╭─ Provided records

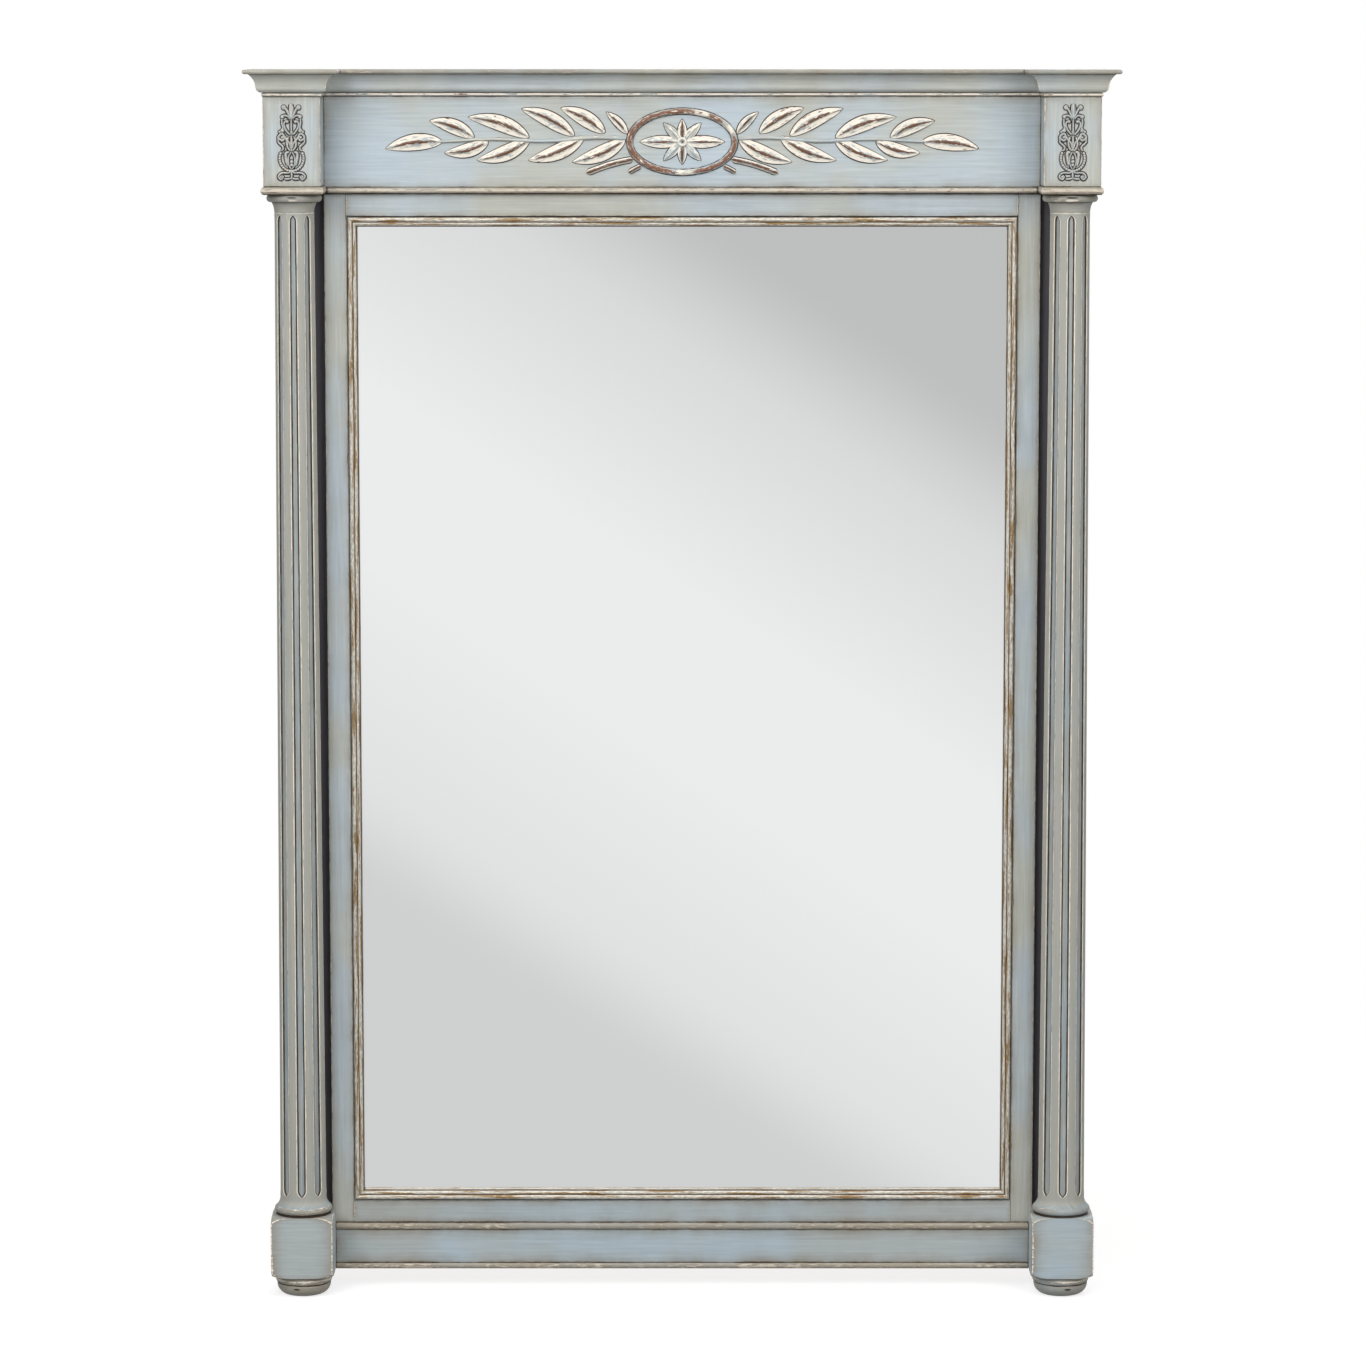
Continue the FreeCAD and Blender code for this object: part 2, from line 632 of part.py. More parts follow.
def cap_board():
    """One thin board over everything, broken forward over the dies."""
    side = over_die(cap_edge(), cap_z)
    centre = front_moulding(cap_edge(), cap_z, (-die_in_x, die_in_x), frieze_y, wall_y)
    return joined([centre, side, mirrored(side)])


# ------------------------------------------------------------------------- carving
def leaf_wire(base, tip, width, y):
    """A pointed oval from base to tip, both (x, z), in the plane at y."""
    along = Vector(tip[0] - base[0], 0, tip[1] - base[1])
    across = along.cross(BACK).normalize() * (width / 2)
    start = Vector(base[0], y, base[1])
    end = start + along
    middle = start + along * 0.5
    return Part.Wire([Part.Arc(start, middle + across, end).toShape(),
                      Part.Arc(end, middle - across, start).toShape()])


def leaf(base, tip, width, y, depth):
    """A leaf that stands depth proud of the plane y, bevelled up to a narrow midrib."""
    run = (tip[0] - base[0], tip[1] - base[1])
    rib_base = (base[0] + 0.1 * run[0], base[1] + 0.1 * run[1])
    rib_tip = (base[0] + 0.88 * run[0], base[1] + 0.88 * run[1])
    sections = [leaf_wire(base, tip, width, y), leaf_wire(base, tip, width, y - depth * 0.4),
                leaf_wire(rib_base, rib_tip, width * 0.22, y - depth)]
    return Part.makeLoft(sections, True, True)


def bar(start, end, width, y, depth):
    """A straight carved stalk between two (x, z) points."""
    along = Vector(end[0] - start[0], 0, end[1] - start[1])
    across = along.cross(BACK).normalize() * (width / 2)
    foot = Vector(start[0], y, start[1])
    steps = [foot + across, foot + along + across * 0.7, foot + along - across * 0.7, foot - across]
    return prism(steps, BACK * -depth)


def ellipse_disc(half_width, half_height, y, depth):
    """An upright elliptical disc round the middle of the frieze."""
    if half_width >= half_height:
        ellipse = Part.Ellipse(ORIGIN, half_width, half_height)
        turn = 0
    else:
        ellipse = Part.Ellipse(ORIGIN, half_height, half_width)
        turn = 90
    face = Part.Face(Part.Wire([ellipse.toShape()]))
    face.rotate(ORIGIN, UP, turn)
    face.rotate(ORIGIN, RIGHT, 90)
    face.translate(Vector(0, y, carving_z))
    return face.extrude(BACK * -depth)


def oval_ring():
    """The oval band round the rosette."""
    outer = ellipse_disc(RING_HALF_WIDTH, RING_HALF_HEIGHT, frieze_y, CARVING_DEPTH)
    inner = ellipse_disc(RING_HALF_WIDTH - RING_BAND, RING_HALF_HEIGHT - RING_BAND,
                         frieze_y + REACH, CARVING_DEPTH + 2 * REACH)
    return outer.cut(inner)


def rosette():
    """Eight petals, long ones to the sides, round a button."""
    petals = []
    for turn in range(8):
        angle = math.radians(45.0 * turn)
        if turn % 4 == 0:
            reach, width = ROSETTE_LENGTH, PETAL_LONG_WIDTH
        elif turn % 2 == 0:
            reach, width = ROSETTE_HEIGHT, PETAL_WIDTH
        else:
            reach, width = ROSETTE_DIAGONAL, PETAL_WIDTH
        tip = (reach * math.cos(angle), carving_z + reach * math.sin(angle))
        petals.append(leaf((0, carving_z), tip, width, frieze_y, CARVING_DEPTH * 0.8))
    button = rod(ROSETTE_BUTTON_RADIUS, CARVING_DEPTH, Vector(0, frieze_y, carving_z), BACK * -1)
    return joined([button] + petals)


def laurel_leaves():
    """Leaves of the right-hand spray: where each starts beyond the ring and how high, how far it
    runs and how far it rises, all in hundredths of the stalk, and its width."""
    full = LEAF_WIDTH
    upper = [(6.2, 1.7, 29.1, 16.4, full), (21.6, 1.7, 35.1, 15.9, full), (49.8, 1.5, 35.8, 11.9, full),
             (79.3, 1.1, 27.2, 10.6, full), (99.6, 0.2, 30.8, -3.9, END_LEAF_WIDTH)]
    lower = [(0.7, 0.9, 28.9, -11.6, full), (22.4, 1.5, 30.6, -11.4, full), (52.2, 0.9, 28.7, -10.6, full),
             (74.6, 0.6, 23.9, -6.7, SMALL_LEAF_WIDTH)]
    beside_ring = [(0.6, 6.0, 10.3, 9.9, SMALL_LEAF_WIDTH)]
    return upper, lower, beside_ring


def spray_leaf(offset, height, run, rise, width):
    """One leaf of the right-hand spray, its place in hundredths of the stalk."""
    unit = STALK_LENGTH / 100
    base = (RING_HALF_WIDTH + offset * unit, carving_z + height * unit)
    tip = (base[0] + run * unit, base[1] + rise * unit)
    return leaf(base, tip, width, frieze_y, CARVING_DEPTH)


def laurel_spray():
    """Right-hand spray: leaves in pairs off one stalk, and a small leaf against the ring."""
    ring = RING_HALF_WIDTH
    stalk = bar((ring + STALK_WIDTH / 4, carving_z + STALK_WIDTH / 2),
                (ring + STALK_LENGTH, carving_z + STALK_WIDTH / 4), STALK_WIDTH, frieze_y, CARVING_DEPTH * 0.6)
    upper, lower, beside_ring = laurel_leaves()
    spray = joined([stalk] + [spray_leaf(*place) for place in upper + lower])
    return [spray] + [spray_leaf(*place) for place in beside_ring]


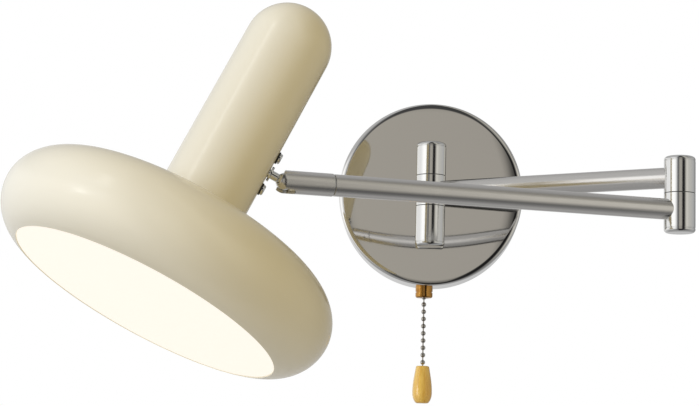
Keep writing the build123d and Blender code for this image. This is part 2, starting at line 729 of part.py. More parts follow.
def neck_screw_places():
    """The two screws beside the stud, with Z pointing out of the neck."""
    return [Pos(0, 0, side * NECK_SCREW_Z) * along_x for side in (1, -1)]


def neck_tube():
    inside = NECK_RADIUS - NECK_WALL
    dome_z = NECK_TOP - NECK_RADIUS
    diagonal = math.sqrt(0.5)
    outer_mid = (NECK_RADIUS * diagonal, dome_z + NECK_RADIUS * diagonal)
    inner_mid = (inside * diagonal, dome_z + inside * diagonal)
    neck = turned(
        Line((inside, RING_TOP), (NECK_RADIUS, RING_TOP)),
        Line((NECK_RADIUS, RING_TOP), (NECK_RADIUS, dome_z)),
        ThreePointArc((NECK_RADIUS, dome_z), outer_mid, (0, NECK_TOP)),
        Line((0, NECK_TOP), (0, NECK_TOP - NECK_WALL)),
        ThreePointArc((0, NECK_TOP - NECK_WALL), inner_mid, (inside, dome_z)),
        Line((inside, dome_z), (inside, RING_TOP)),
    )
    outside = NECK_RADIUS + OVERSHOOT
    for place in neck_screw_places():
        neck -= place * rod(NECK_SCREW_RADIUS + NECK_SCREW_CLEARANCE, SWIVEL_PLATE_INSIDE, outside)
    return neck - along_x * rod(STUD_RADIUS + STUD_CLEARANCE, SWIVEL_PLATE_INSIDE, outside)


def swivel_plate():
    inside = NECK_RADIUS - NECK_WALL
    plate = block(
        (SWIVEL_PLATE_INSIDE, -SWIVEL_PLATE_HALF_WIDTH, -SWIVEL_PLATE_HALF_HEIGHT),
        (inside + OVERSHOOT, SWIVEL_PLATE_HALF_WIDTH, SWIVEL_PLATE_HALF_HEIGHT),
    )
    plate &= rod(inside, -SWIVEL_PLATE_HALF_HEIGHT, SWIVEL_PLATE_HALF_HEIGHT)
    for place in neck_screw_places():
        plate -= place * rod(NECK_SCREW_RADIUS, 0, NECK_RADIUS)
    return plate - along_x * rod(STUD_RADIUS + STUD_CLEARANCE, 0, NECK_RADIUS)


def neck_screws():
    screw = pan_screw(
        NECK_SCREW_RADIUS, NECK_SCREW_LENGTH, NECK_SCREW_HEAD_RADIUS, NECK_SCREW_HEAD_HEIGHT
    )
    screw = Pos(0, 0, NECK_RADIUS + NECK_WASHER_RISE) * screw
    return group(place * screw for place in neck_screw_places())


def neck_screw_washers():
    low = NECK_RADIUS - OVERSHOOT
    high = NECK_RADIUS + NECK_WASHER_RISE
    washer = tube(NECK_WASHER_RADIUS, NECK_SCREW_RADIUS, low, high)
    neck = rod(NECK_RADIUS, -NECK_RADIUS, NECK_RADIUS)
    return group(place * washer - neck for place in neck_screw_places())


def shade_side(wall):
    """The bun's rounded side from its shoulder to its lip, drawn in by a wall."""
    high = SHADE_HALF_HEIGHT - wall
    upper_reach = SHADE_RADIUS - SHADE_SHOULDER - wall
    lower_reach = SHADE_RADIUS - SHADE_LOWER_CENTRE - wall
    lip_angle = math.degrees(math.acos((OPENING_RADIUS - SHADE_LOWER_CENTRE) / lower_reach))
    centre = (SHADE_SHOULDER, SHADE_WIDEST_Z)
    lower_centre = (SHADE_LOWER_CENTRE, SHADE_WIDEST_Z)
    upper = EllipticalCenterArc(centre, upper_reach, high, 0, arc_size=90)
    lower = EllipticalCenterArc(lower_centre, lower_reach, high, -lip_angle, arc_size=lip_angle)
    lip_z = SHADE_WIDEST_Z - high * math.sin(math.radians(lip_angle))
    return upper, lower, (OPENING_RADIUS, lip_z)


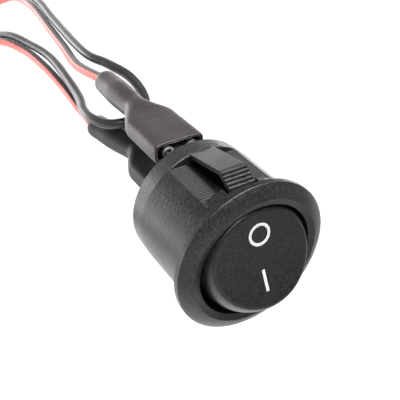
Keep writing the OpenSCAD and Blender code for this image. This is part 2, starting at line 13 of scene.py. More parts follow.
import bpy
import numpy as np
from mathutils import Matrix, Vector


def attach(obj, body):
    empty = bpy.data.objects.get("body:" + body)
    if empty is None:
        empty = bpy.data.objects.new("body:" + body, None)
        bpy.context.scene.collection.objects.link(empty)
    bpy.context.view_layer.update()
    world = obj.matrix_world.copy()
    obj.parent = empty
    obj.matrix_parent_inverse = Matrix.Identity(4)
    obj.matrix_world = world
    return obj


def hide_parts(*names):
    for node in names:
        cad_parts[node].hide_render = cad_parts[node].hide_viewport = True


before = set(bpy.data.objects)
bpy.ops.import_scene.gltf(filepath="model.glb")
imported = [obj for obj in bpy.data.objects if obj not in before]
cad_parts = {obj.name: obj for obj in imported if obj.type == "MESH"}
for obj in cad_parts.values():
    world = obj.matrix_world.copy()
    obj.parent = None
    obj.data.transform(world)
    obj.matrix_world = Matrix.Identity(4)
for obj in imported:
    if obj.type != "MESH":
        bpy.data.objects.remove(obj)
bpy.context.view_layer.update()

log = logging.getLogger("switch")
MM = 0.001

Array = np.ndarray
Piece = bpy.types.Object
Socket = bpy.types.NodeSocket
Sockets = bpy.types.bpy_prop_collection
Point = tuple[float, float, float]
Route = tuple[Point, ...]
Pair = tuple[float, float]
Colour = tuple[float, float, float, float]
Change = tuple[Pair, float, float]
WHITE: Colour = (1.0, 1.0, 1.0, 1.0)


def srgb(*levels: float) -> Colour:
    """Linear colour, with alpha 1, of a display colour's red, green and blue from 0 to 255.

    Args:
        levels: Red, green and blue.

    Returns:
        Linear red, green, blue and alpha.
    """
    c = np.array(levels) / 255.0
    linear = np.where(c <= 0.04045, c / 12.92, ((c + 0.055) / 1.055) ** 2.4)
    return (*linear.tolist(), 1.0)


def add_object(name: str, data: bpy.types.ID) -> Piece:
    """Puts new data into the scene as an object at the origin and returns the object.

    Args:
        name: Name of the object.
        data: Mesh, lamp or camera.

    Returns:
        The object.
    """
    made = bpy.data.objects.new(name, data)
    bpy.context.scene.collection.objects.link(made)
    return made


# --- surfaces ---


def round_angles(count: int, first: float = 0.0) -> Array:
    """Angles of a full turn in equal steps, the first one a share of a step in."""
    return (np.arange(count) + first) * 2 * math.pi / count


def signed_power(x: Array, power: float | Array) -> Array:
    """Power of the size of x with the sign of x. On a sine and a cosine it gives a rounded box."""
    return np.sign(x) * np.abs(x) ** power


def grid_of(*values: float | Array) -> Array:
    """Grid whose points, patterns or faces are made of the given values, spread over it."""
    return np.stack(np.broadcast_arrays(*values), axis=-1)


def smooth_step(x: Array) -> Array:
    """Rises from 0 to 1 with level ends: 3 x squared less 2 x cubed, on x held between 0 and 1."""
    t = np.clip(x, 0.0, 1.0)
    return t * t * (3.0 - 2.0 * t)


def eased(x: Array, at: list[float], values: list[float]) -> Array:
    """Curve through the given values, level at each of them.

    Between two stations it is the first value plus the difference times the smooth step of the
    share of the way.

    Args:
        x: Where the curve is wanted.
        at: Stations, rising.
        values: Value at each station.

    Returns:
        The values at x.
    """
    result = np.full_like(x, values[0], dtype=float)
    for start, end, low, high in zip(at[:-1], at[1:], values[:-1], values[1:]):
        result = result + (high - low) * smooth_step((x - start) / (end - start))
    return result


def smooth_route(points: Array, steps: int) -> Array:
    """Smooth curve through the points, by the same rule as the solid's route.

    Between b and c, with a before and d after, the point a share t of the way along is
    half of (2b + (c - a)t + (2a - 5b + 4c - d)t squared + (3b - a - 3c + d)t cubed).

    Args:
        points: Control points, one a row.
        steps: Steps between two of them.

    Returns:
        Points along the curve, one a row.
    """
    padded = np.vstack([points[:1], points, points[-1:]])[:, None, :]
    a, b, c, d = padded[:-3], padded[1:-2], padded[2:-1], padded[3:]
    t = (np.arange(steps) / steps)[None, :, None]
    curve = 0.5 * (2 * b + (c - a) * t + (2 * a - 5 * b + 4 * c - d) * t**2
                   + (3 * b - a - 3 * c + d) * t**3)
    return np.vstack([curve.reshape(-1, 3), points[-1:]])


def lay_pattern(mesh: bpy.types.Mesh, uv: Array, quads: int) -> None:
    """Gives a mesh its pattern. On the faces that close the seam, column 0 is a whole turn.

    Args:
        mesh: Mesh of a grid.
        uv: Pattern coordinates, rows by columns by two, the first as a share of a turn.
        quads: Number of the grid's own faces, which come before the caps.
    """
    corners = np.zeros(len(mesh.loops), dtype=np.int32)
    mesh.loops.foreach_get("vertex_index", corners)
    values = uv.reshape(-1, 2)[corners]
    across = values[: quads * 4].reshape(-1, 4, 2)[..., 0]
    closing = np.ptp(across, axis=1, keepdims=True) > 0.5
    across[closing & (across < 0.5)] += 1.0
    mesh.uv_layers.new(name="along").data.foreach_set("uv", values.ravel())


def piece_from_grid(name: str, points: Array, wrap_rows: bool = False, uv: Array | None = None,
                    flip: bool = False) -> Piece:
    """Closed mesh object from a grid of points whose columns go round.

    Args:
        name: Name of the piece.
        points: Grid in millimetres, rows by columns by three.
        wrap_rows: Whether the last row joins the first. If not, a flat face closes each end.
        uv: Pattern coordinates, rows by columns by two.
        flip: Whether the faces are turned over, to point outwards.

    Returns:
        The new object, at the origin.
    """
    rows, columns = points.shape[:2]
    # A face joins a point, the next one round and the two below them.
    i = np.arange(rows if wrap_rows else rows - 1)[:, None]
    j = np.arange(columns)[None, :]
    below, right = (i + 1) % rows * columns, (j + 1) % columns
    quads = grid_of(i * columns + j, i * columns + right, below + right, below + j).reshape(-1, 4)
    faces = quads.tolist()
    if not wrap_rows:
        first = list(range(columns))
        last = [(rows - 1) * columns + k for k in first]
        faces += [first[::-1], last]
    if flip:
        faces = [face[::-1] for face in faces]
    mesh = bpy.data.meshes.new(name)
    mesh.from_pydata((points.reshape(-1, 3) * MM).tolist(), [], faces)
    if uv is not None:
        lay_pattern(mesh, uv, len(quads))
    mesh.polygons.foreach_set("use_smooth", [True] * len(mesh.polygons))
    mesh.update()
    return add_object(name, mesh)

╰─

Please copy, word for word, every line from the first line of the records through the line containing "return joined([centre, side, mirrored(side)])", with both of those lines included and nothing else.

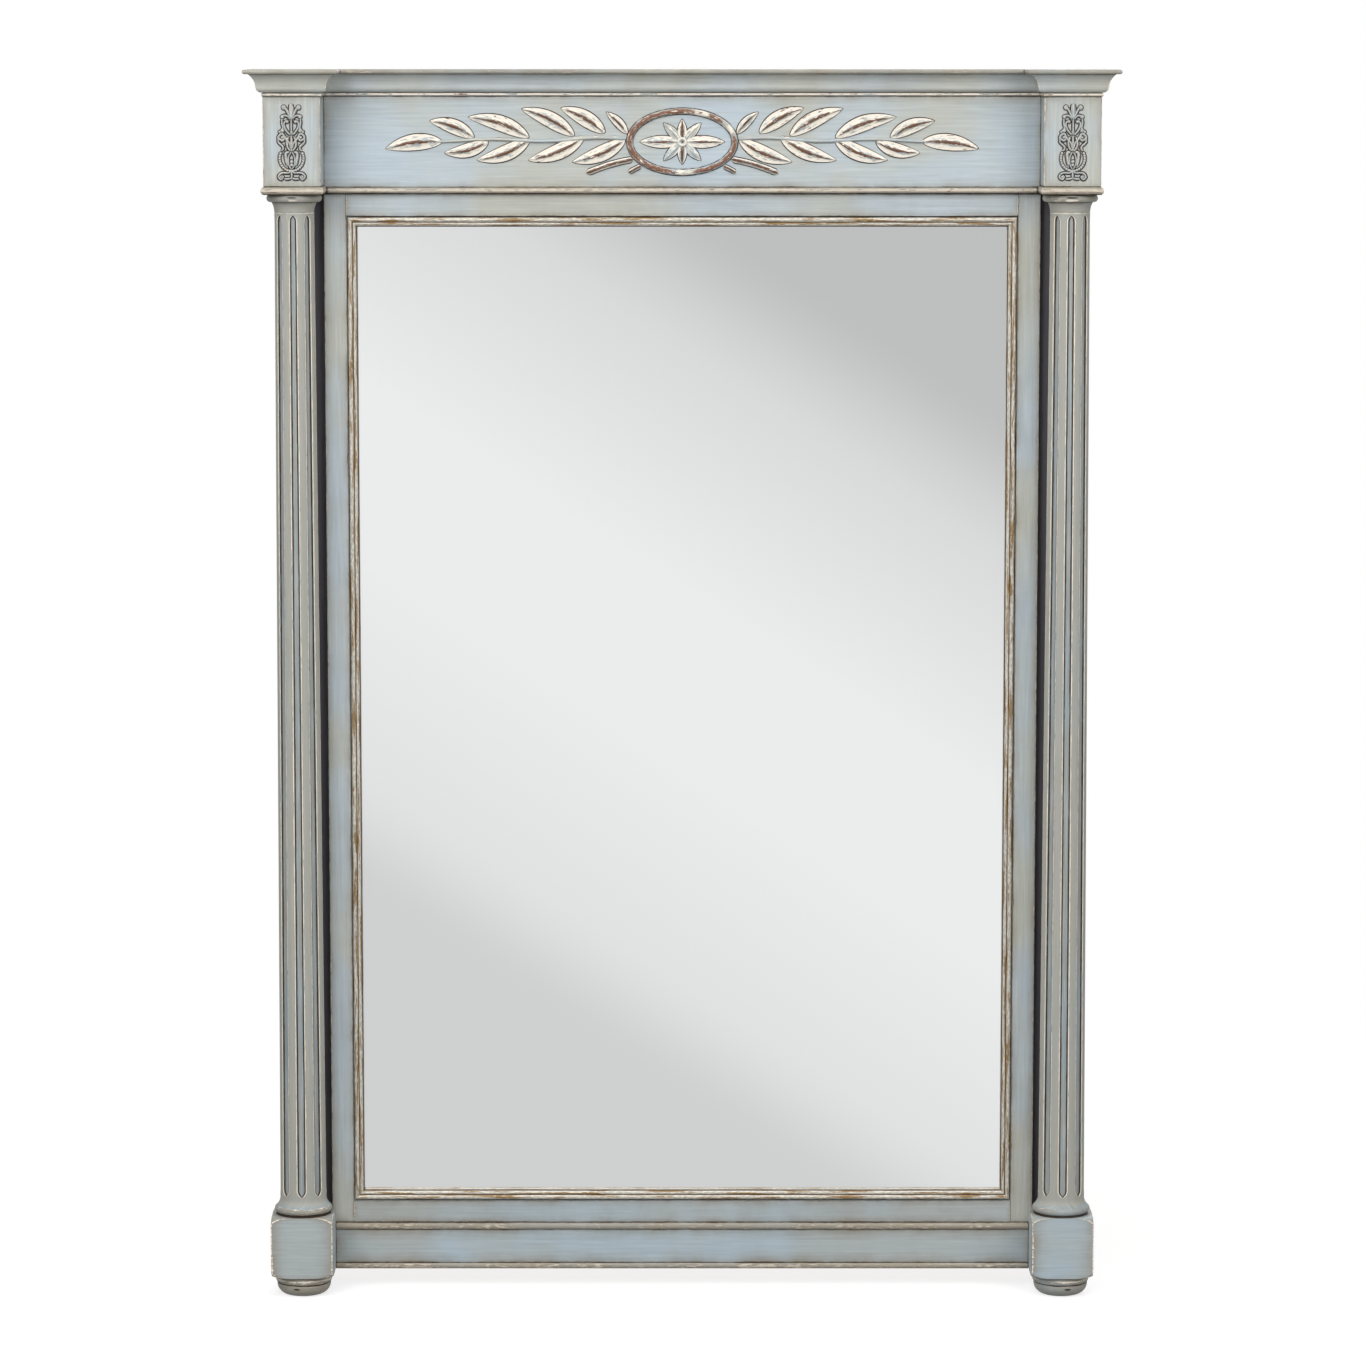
Continue the FreeCAD and Blender code for this object: part 2, from line 632 of part.py. More parts follow.
def cap_board():
    """One thin board over everything, broken forward over the dies."""
    side = over_die(cap_edge(), cap_z)
    centre = front_moulding(cap_edge(), cap_z, (-die_in_x, die_in_x), frieze_y, wall_y)
    return joined([centre, side, mirrored(side)])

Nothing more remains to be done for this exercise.